Location
- P. O. Box 175 Obuasi, Obuasi Municipal District Ashanti Region Obuasi Ghana
- Coordinates: 6°11′47″N 1°41′03″W﻿ / ﻿6.1963°N 1.6842°W

Information
- Type: Public high school
- Motto: Capita Digitis Collaborant
- Denomination: Public Owned
- Established: 21 November 1965
- Status: Active
- School district: Obuasi Municipal District
- Oversight: Ministry of Education
- Gender: Co-educational
- Age: 14 to 18
- Sports: Yes

= Obuasi Senior High Technical School =

Obuasi Senior High Technical School is a co-educational second-cycle public high school institution in Obuasi in the Ashanti Region of Ghana. The school is located in between the two towns, Gausu and Koffikrom. It was established by Osagyefo Dr Kwame Nkrumah in 1965 as Government Secondary Technical School, which was an all-boys institution offering science and technical programmes only, the first of its kind in the northern sector of Ghana. In 1990, Obuasi Secondary Technical School was converted into a mixed-sex school to aid the "more girls in science" campaign by the government of Ghana.

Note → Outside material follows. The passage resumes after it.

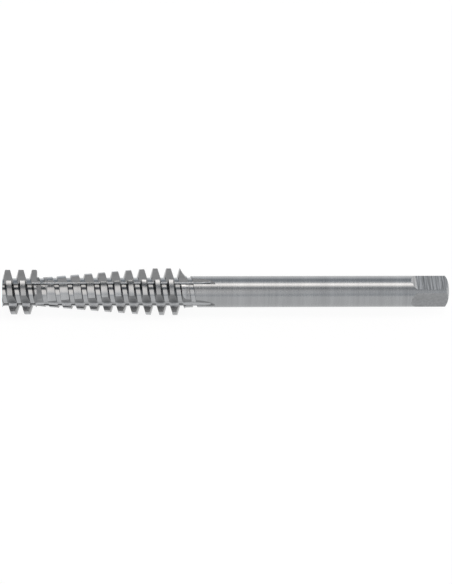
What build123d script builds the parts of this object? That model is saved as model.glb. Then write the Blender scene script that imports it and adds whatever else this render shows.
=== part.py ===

The school in 2019 reached the quarter-finals of the National Science and Maths Quiz Competition after beating St Francis Xavier Minor Seminary and Krobo Girls SHS. The school came up first with 44pts followed by St Francis with 18 pts and Krobo with 16pts. Masters Kojo Daniel Eshun and Lawrence Adjei were the proud contestants for that day. Obuasi Senior High Technical School won the Ashanti regional Milo soccer competition in 2005 and 2015. In the Zonal Inter Colleges Athletics competition, they have won several times Students of the school were claimed to have created 'a touchless bin' in the fight against COVID-19. Also, it was the first school to win the maiden Sci-Tech Innovation Challenge, 2021.